Being a Co-signer on a Personal Loan
Being a co-signer on a personal loan for a
friend or family member is a very generous offer as it will likely mean the
difference between them being able to qualify for such a loan and not being
eligible. However, the decision of being a co-signer for a personal loan should
not be made lighter. It is the responsibility of potential co-signers to
educate themselves about how this situation affects them, especially with
regard to their responsibility to the loan should the borrower default.
Most co-signers don’t realize that this
loan is going to show up on their credit report. Keep in mind that this might
affect your ability to get your own loan down the road as the personal loan you
co-signed on with by used to calculate your debt to income ratio.
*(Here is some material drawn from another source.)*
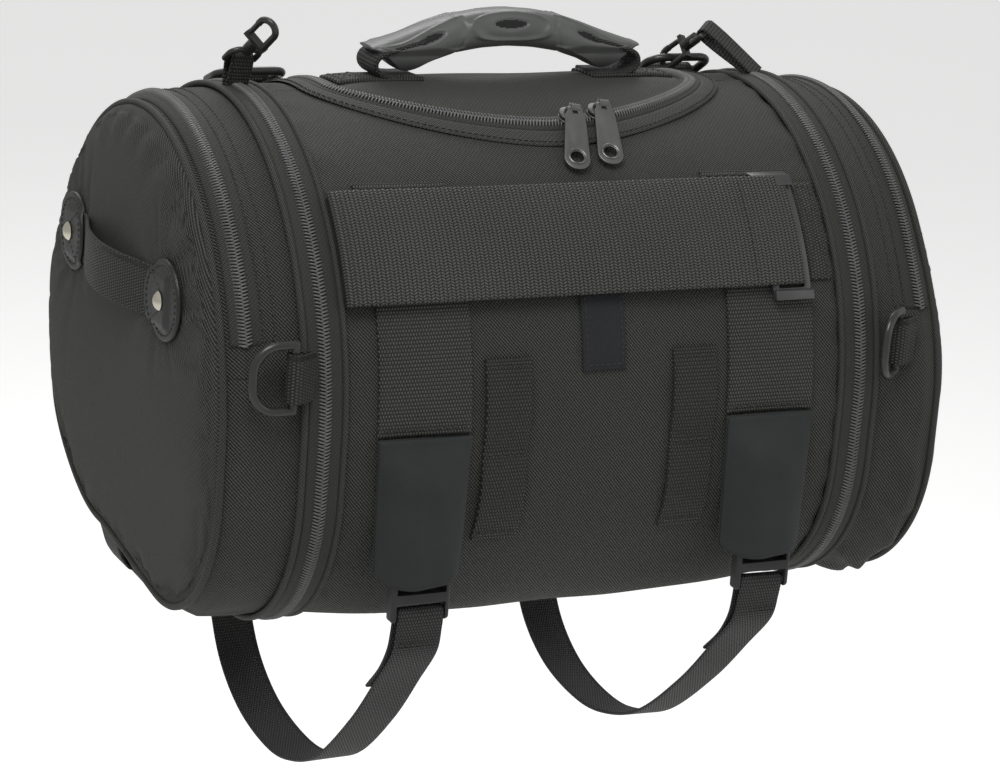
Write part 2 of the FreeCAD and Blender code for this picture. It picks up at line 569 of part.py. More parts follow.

It can also
affect the interest rate you get your own loans at. If you feel it is a good
idea to co-sign a personal loan for a friend or family member, do so with the
understanding that after a set amount of making on time payments the borrower
will attempt to redo the loan under their own name only. The more money you
co-sign for, the longer you can expect to be a part of that loan.
Since the loan can both positively and
negatively impact the credit rating of the co-signer it is important to set the
loan up so that they co-signer can access the account information. This will
allow you to find out what has been paid on the loan and what is still owed.
Make sure the lender will inform you of any late payments or non-payment issues
with the borrower as soon as they happen. Too often co-signers aren’t aware
there was an issue with the loan until it has already impacted their credit.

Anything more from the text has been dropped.